Customized Simulation – Software Package for Batch Distillation

Simulating and Optimizing Dynamic Processes in Chemical Engineering

In many industrial processes, there is still undiscovered potential for improvement - for example, in terms of the yield of a target product and the energy required to produce it. Identifying this potential is of crucial importance, especially in times of scarce resources. We develop reliable, easy-to-use and individually tailored software for the simulation and optimization of dynamic processes in process engineering. Our software products allow the users to interactively discover potential for improvement and support them in finding optimal solutions. 

 

Software for Batch Distillation

A team from the departments »Optimization - Technical Processes« and »Transport Operations« is developing a software package for the simulation and optimization of batch distillation processes at industrial companies. Batch distillations are used to produce high-purity chemicals from relatively small batches of an initial mixture composed of several substances. For this purpose, the mixture is filled into the bottom of a distillation column and heated there. Due to the different boiling temperatures of the individual substances, they evaporate at different rates and thus reach the condenser at the top of the column at different speeds. In this condenser, the incoming vaporous mixture of substances is liquefied again and then partly withdrawn into various fraction containers and partly refluxed to the column. 

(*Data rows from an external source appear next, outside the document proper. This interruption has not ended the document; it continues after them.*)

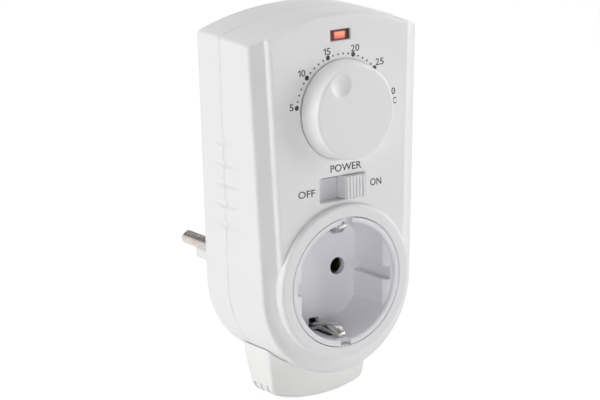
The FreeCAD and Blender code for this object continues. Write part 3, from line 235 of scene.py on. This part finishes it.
put_on(drawn_metal("pin_nickel", (0.66, 0.62, 0.57, 1), (0.52, 0.48, 0.43, 1), gloss=0.16),
       ["live_pin", "neutral_pin"])

# Plug's earth contacts: two strips of spring bronze, stamped, bent and nickel plated. They lie along
# the top and the bottom of the boss and turn in to the feet of the socket's clips.
clip_nickel = drawn_metal("clip_nickel", (0.70, 0.68, 0.64, 1), (0.56, 0.53, 0.48, 1), gloss=0.14)
put_on(clip_nickel, ["plug_earth_strip_upper", "plug_earth_strip_lower"])

# Bridge and link: plain rolled brass, stamped flat. The bridge joins the feet of the two earth clips
# behind the insert, and the link joins the neutral pin's tail to its receptacle.
put_on(drawn_metal("strip_brass", (0.70, 0.52, 0.25, 1), (0.44, 0.30, 0.15, 1), gloss=0.24),
       ["earth_bridge", "neutral_link"])

# Receptacles: the two contacts behind the socket's holes. Each is a strip of bronze, bent to a pair of
# spring leaves, with its wire soldered on. Its deep brown is partly tarnish and partly painted shade
# for the dark holes.
put_on(drawn_metal("contact_bronze", (0.20, 0.15, 0.10, 1), (0.12, 0.09, 0.06, 1), gloss=0.34),
       ["live_receptacle", "neutral_receptacle"])

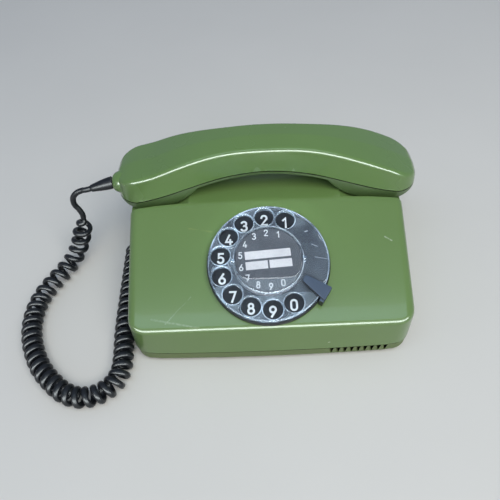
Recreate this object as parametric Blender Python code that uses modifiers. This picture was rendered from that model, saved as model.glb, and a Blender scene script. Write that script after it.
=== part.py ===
"""Wedge-shaped rotary desk telephone with a curly handset cord, in metres, +Z up.

The front faces -Y, the origin is at the bottom centre of the case's footprint.
"""

import math

import bmesh
import bpy
from mathutils import Euler, Matrix, Vector

for old_object in list(bpy.data.objects):
    bpy.data.objects.remove(old_object)

# Case: overall sizes
CASE_HALF_WIDTH = 0.0933
CASE_HALF_DEPTH = 0.0785
SIDE_TAPER_SHARE = 0.02
FRONT_BOW = 0.002
CASE_WALL = 0.0025
SLOPE_ANGLE = math.radians(19.6)
SLOPE_FRONT_Z = 0.0371
REAR_RUN = 0.0205
REAR_CREST_Y = CASE_HALF_DEPTH - REAR_RUN
SEAM_Z = 0.0127
PLAN_RADIUS = 0.012
SIDE_EDGE_RADIUS = 0.006
FRONT_EDGE_RADIUS = 0.0045
CREASE_RADIUS = 0.0015
REAR_EDGE_RADIUS = 0.007
SIDE_STEP_SHARES = (1.0, 0.6, 0.3, 0.09, 0.0)
FRONT_STEP_SHARES = (-0.64, -0.32, 0.0, 0.32, 0.64)

# Clearances and cuts
GAP = 0.0003
FIT = 0.0004
OVERRUN = 0.006

# Wells for the handset's two ends
WELL_DEPTH = 0.0443
WELL_BACK_MARGIN = 0.0061
WELL_FRONT_MARGIN = 0.001
WELL_BACK_Y = REAR_CREST_Y - WELL_BACK_MARGIN
WELL_FRONT_Y = WELL_BACK_Y - WELL_DEPTH
CREASE_Y = WELL_FRONT_Y - WELL_FRONT_MARGIN
DECK_Z = SLOPE_FRONT_Z + (CREASE_Y + CASE_HALF_DEPTH) * math.tan(SLOPE_ANGLE)
DECK_CROWN = 0.0013
WELL_SINK = 0.0079
WELL_FLOOR_Z = DECK_Z - WELL_SINK
SHOULDER_DROP = 0.0075
REAR_SHOULDER_Z = WELL_FLOOR_Z - SHOULDER_DROP
WELL_CLEARANCE = 0.0008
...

Schematic drawing of a batch distillation column
© Fraunhofer ITWM
Schematic drawing of a batch distillation column with the heated sump at the bottom, the condenser at the top of the column and the stages between the sump and the top, in which the liquid and vapor phase(s) are in thermodynamic equilibrium. The mixture of substances liquefied in the condenser is partly withdrawn and collected in - in this case three - fraction containers and partly returned to the column.

Dynamic Simulation Model

Batch distillation processes are very dynamic in the sense that the mixture compositions, temperatures, pressures and flows in the distillation column can change very quickly and suddenly. In order to adequately describe such rapid changes, a dynamic simulation model is required. We always decide in close consultation with our industrial partners exactly which aspects are taken into account in the model and which are not. In general, the simulation model should be as coarse and simple as possible and only as fine as necessary. In the example mentioned, it was particularly important to our project partners that the simulation model - beyond the usual vapor-liquid equilibria - also depicts liquid-liquid equilibria. Reactions in the column sump or solid-liquid equilibria, on the other hand, were not to be modeled initially. 

Simulation Module as the Core of the Software Package

Our simulator allows to predict the mixture compositions, temperatures, pressures and streams in the distillation column at any given time, depending on the column geometry, the initial composition of the bottom mixture and on the various control variables such as the evaporator heating capacity or the reflux ratios from the condenser into the column. These control variables can be conveniently specified via a graphical user interface. Our simulator is implemented in the high-performance language C++. The implementation builds on a version of the simulator that has already been successfully used for the simulation of other dynamic network systems, namely for power and district heating networks.  

Apart from this basic simulation core, our software package also includes two optimization modules:

  • one for substance parameter estimation
  • one for the optimal control of the batch distillation process
Predicted Composition for a Substance Mixture
© Fraunhofer ITWM
Composition of the distillate withdrawn at the column head, as predicted by our simulator for a 7-component mixture. As can be seen, very sudden changes in composition occur in this system. Moreover, a second liquid phase is formed during distillation – whereas at the beginning and at the end there is only one liquid phase in the distillate.

Estimation of Substance Parameters

The first optimization module allows unknown or only imprecisely known thermodynamic substance parameters underlying the batch distillation process to be estimated. For this purpose, an external optimizer adjusts the substance parameters such that the predictions of our simulation model are as close as possible to the experimentally measured values. The choice of the substance parameters to be optimized and the experimental comparison variables is made via the user interface. 

Optimal Specification of Control Variables

The second optimization module makes it possible to set the control variable profiles of the batch distillation process under consideration in such a way that certain user-defined objectives are achieved in the best possible way, while at the same time strictly adhering to certain constraints. Control variables are, for example, the reflux ratios from the condenser to the column or the fraction boundaries. Objectives can be to maximize the target product yield, minimize the waste product amount, minimize the total energy, or minimize the total distillation time, and a typical constraint is that the purity of the target product in the main fraction must be at least 95 percent. 

Graphical User Interface for Analysis of Simulation and Optimization Results

The graphical user interface not only allows for a very simple and user-friendly definition of the simulation and optimization problems to be solved. The users can also visually analyze the calculated simulation and optimization results. In particular, it allows an easy comparison of different optimal solutions and the selection of a best solution for the current objective.